CI/CD with Jenkins – evaluation

Jenkins Evaluation happened January 2021 and I believe that Jenkins is still improving. This post is supposed to be part of the bigger series with a unified structure.

Overview:
Pipeline definition completely lives in GIT together with code ~> Jenkinsfile
– Support for jenkinsfile via graddle DSL
You can chain the pipelines
– Single pipeline triggered on various branches ~> Multi-branch pipelines (tutorial)
Parallel pipeline stages
– Access to build meta-data (e.g.  build-number, commit hash, …)
Jenkins as a code plugin
– Managing secrets via secrets plugin
Audit trail plugin
Try notifier
– Better UI with Blue Ocean
– Tooling – Jenkins Job Builder (Job builder tutorial)
Pull-request Jenkins pipeline
– Deployment topology – master x slave/agent
Jenkins Helm deployment – seems has autoscaling agents – based on Configuration as a code plugin
– Manual approvals – seems as not so straightforward via input option
Jenkins on Google Kubernetes Engine

Security model:
– Default has no roles – all has single view -> plugins
GitHub OAuth and here
Role base authorisation plugin –  (strategy plugin – role) – that probably doesn’t work together with gitHub OAuth, but can work with Matrix access

Resources:
Jenkins for beginners

Summary:
Jenkins – one of the most popular open source CI/CD systems. Necessary to be self-hosted. But even Kubernetes plugin seems to have agent autoscaling capabilities which should be cost effective. Seems that whole Jenkins configuration can be bootstrapped from code. 

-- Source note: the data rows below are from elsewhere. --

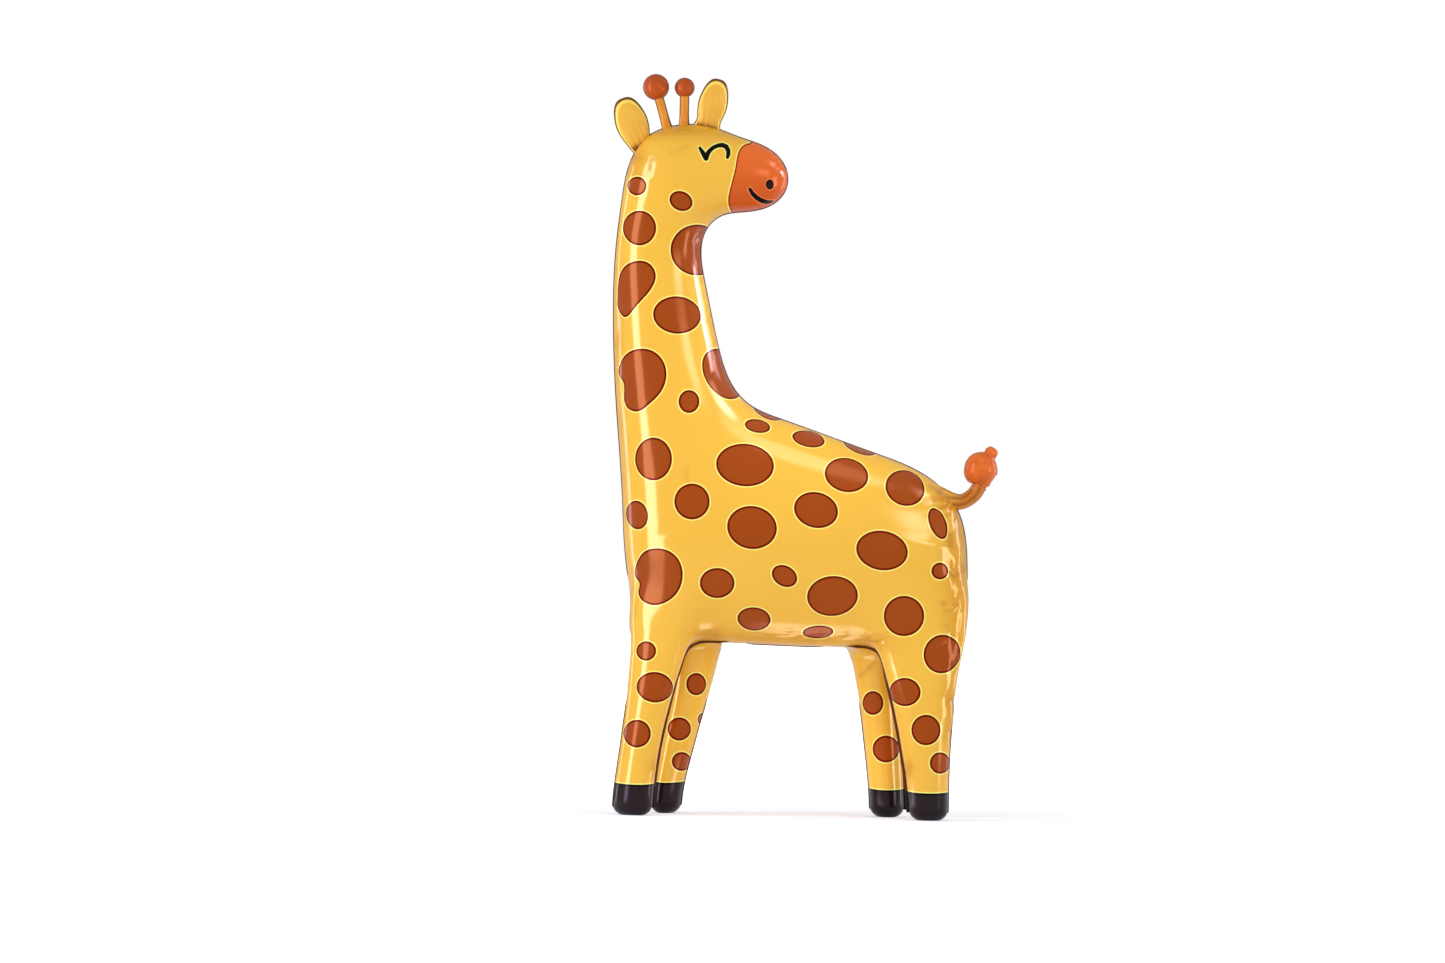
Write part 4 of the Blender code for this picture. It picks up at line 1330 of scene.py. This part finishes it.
weld_film, tree, shader = small_film("weld_film")
# a pale weld with a brown outer edge; the strips between the legs are brown all over as painted shade in the
# gap, and around the muzzle the weld takes the same darker orange as the muzzle's shaded lower part
dark_edge = calculated(tree, "SUBTRACT", WELD_PALE_SHARE, stored(tree, "outward"))
height = coordinates(tree, object_place(tree))["Z"]
ink = layered(tree, PALE_LINE, stored(tree, "muzzle_edge"), EDGE_SOFTNESS, (MUZZLE_SHADE_ORANGE, 0.0))
ink = layered(tree, ink, dark_edge, WELD_SOFTNESS, (WELD_BROWN_AND_GAP_SHADE, 0.0))
ink = layered(tree, ink, height, EDGE_SOFTNESS, (LINE_BLACK, REAR_HOOF_HEIGHT))
tree.links.new(ink, shader.inputs["Base Color"])
weld.data.materials.append(weld_film)

# %% [markdown]
# ## Closed tubes from rings
#
# The ears, the horns and the tail are all rings along a line: how wide and thick each ring is makes the
# shape. A helper joins the rings with quads and closes each end with a fan.

# %% Rings to faces
def closed_rings(rings):
    """Points and faces of a closed tube. The rings are an array of (ring, point around, three), and
    each end is closed by a fan around the mean of its ring."""
    count, around, _ = rings.shape
    number = np.arange(count * around).reshape(count, around)
    following = np.roll(number, -1, axis=1)
    walls = np.stack([number[:-1], following[:-1], following[1:], number[1:]], axis=-1).reshape(-1, 4)
    start = np.stack([following[0], number[0], np.full(around, count * around)], axis=-1)
    end = np.stack([number[-1], following[-1], np.full(around, count * around + 1)], axis=-1)
    points = np.concatenate([rings.reshape(-1, 3), [rings[0].mean(axis=0)], [rings[-1].mean(axis=0)]])
    return points, walls.tolist() + start.tolist() + end.tolist()


def ring_piece(name, node, slot, material, rings, **kept):
    """A piece of closed rings with its material. Each value that it keeps is given for every point of the
    rings, together with a pair for the middles of the two ends."""
    piece = foil_piece(name, *closed_rings(rings), node, slot)
    for value_name, (values, ends) in kept.items():
        keep_on_points(piece, **{value_name: np.append(values.ravel(), ends)})
    piece.data.materials.append(material)


def stood_up(points, foot, lean):
    """Points of a piece that stands on its own zero, leaned towards the chest and moved to its foot."""
    x, y, z = np.moveaxis(points, -1, 0)
    leaned_x = x * math.cos(lean) - z * math.sin(lean)
    leaned_z = x * math.sin(lean) + z * math.cos(lean)
    return np.stack([leaned_x + foot[0] * MM + SHIFT, y, leaned_z + foot[1] * MM], axis=-1)


def angles(count):
    """Angles of evenly spread points around a circle."""
    return 2 * np.pi * np.arange(count) / count


# %% [markdown]
# ## The ears
#
# An ear is a small flat pad of two panels, full near its tip and gathered at its foot, where it is welded to
# the head. The gathers run up the pad as soft folds that fade out. The weld around the pad is printed brown,
# with a pale line beside it.

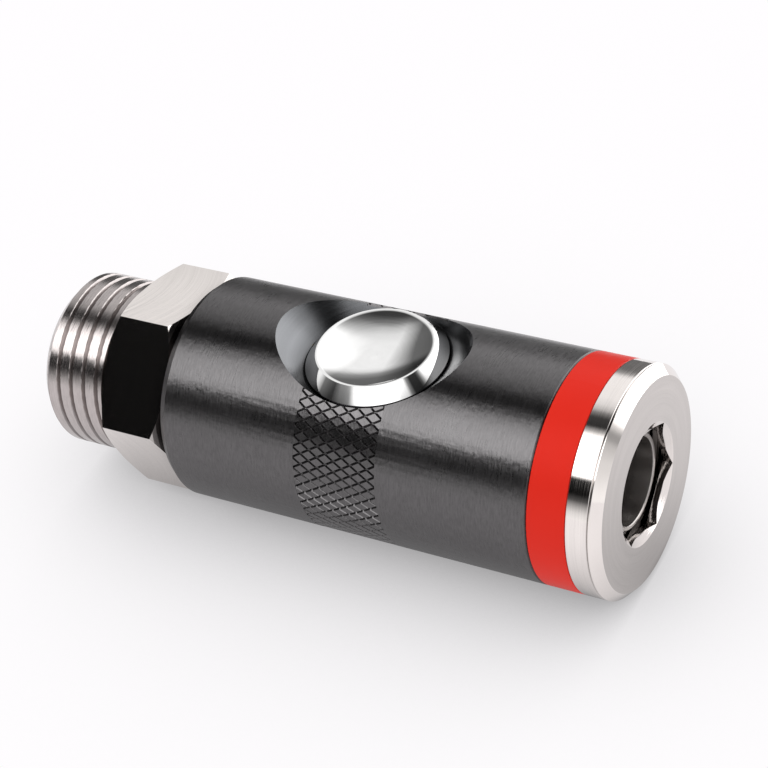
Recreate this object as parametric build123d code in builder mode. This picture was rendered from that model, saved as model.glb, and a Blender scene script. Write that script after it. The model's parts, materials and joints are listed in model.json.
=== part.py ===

Security model has various options not sure how all fits together e.g. gitHub OAuth + Roles and Securities but there is multiple ways e.g. control matrix. 

Has concept of pipelines and jobs. Pipelines are next generation where they live completely in code-base ~> LTS should be ok. Seems that have some basic manual approvals stages, question how that goes together with auth. Has concept of multi-branch jobs/pipelines = single definition for whole bunch of branches where definition is dynamically taken from source. 

CD capabilities are somewhat simplistic – no advanced release strategies. Like roll back, monitoring etc. That would need to be scripted probably.